The day of the meeting I was so nervous. It was a completely open decision. Our principal said that whatever was decided would be tested out for the year and we would reflect at the end of the year. I expected everyone to bring research that supported unleveled libraries but argue that we should still level ours. That didn’t happen at all. At the end of the meeting we decided that we did not want our libraries leveled. We instead wanted our libraries organized by genre and topic. We wanted kids to be able to quickly find stories they wanted to read based on interest, not level. Our classroom libraries are currently being unleveled. We are working to teach our students about choosing a book based on interest, not level. This has been a HUGE struggle for me. I will have to write another post just about this soon. We are hosting a parent education night to explain our program to our parents and we are slowly moving forward. This will be an uphill journey but we are beginning and that is what matters.
What I Hope You Can Learn From Us
When telling students and parents levels we hadn’t thought of the ramifications. I believe that if parents are to learn levels then there needs to be some sort of parent education tied to learning the levels. Levels are complex. So, so complex. This is the exact reason why Irene Fountas and Gay Su Pinnell are so adamant about reading levels being used for anything other than a teacher’s tool. Kids need to build a reading identity and so often when they are given a level it becomes the only source of their reading identity.

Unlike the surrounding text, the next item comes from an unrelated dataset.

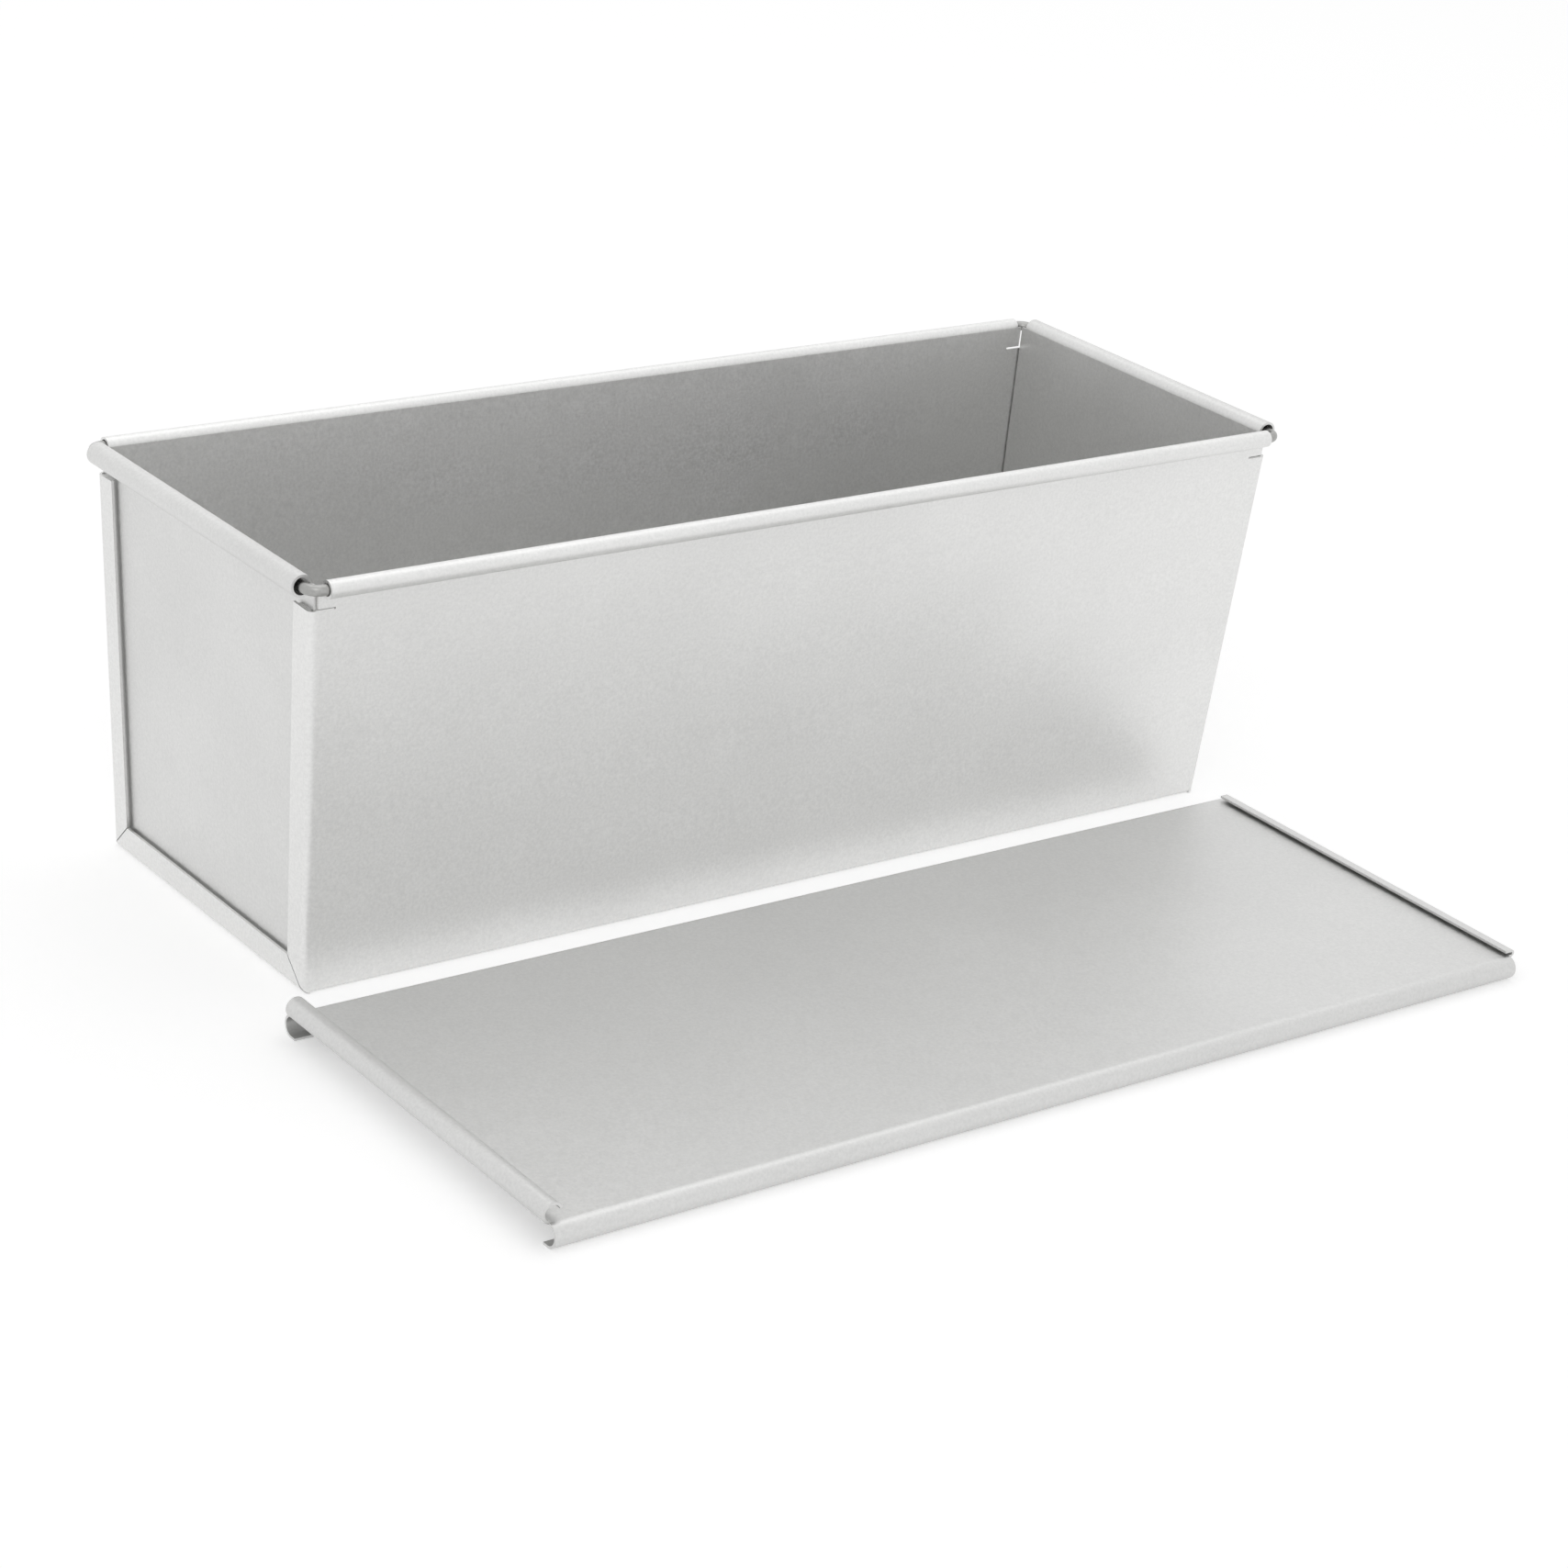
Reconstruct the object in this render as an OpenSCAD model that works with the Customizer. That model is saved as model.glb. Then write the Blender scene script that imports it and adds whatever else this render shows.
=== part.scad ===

I can assure you that a large majority of the reading I do is far too easy for me. I like it though. I can tell you that I am the type of reader who loves nonfiction and young adult literature. I love reading blog posts and articles written in list format. I don’t know my reading level and even if I did I wouldn’t always follow it. Readers are complex and reducing them to a level takes away the complexity.
I know this post is a bit jumbled as I continue try to wrap my head around our current situation and determine next steps moving forward. What are your thoughts on sharing reading levels? How does your school do it? Do you have any advice for our school moving forward from this? I would love to hear what you have to say!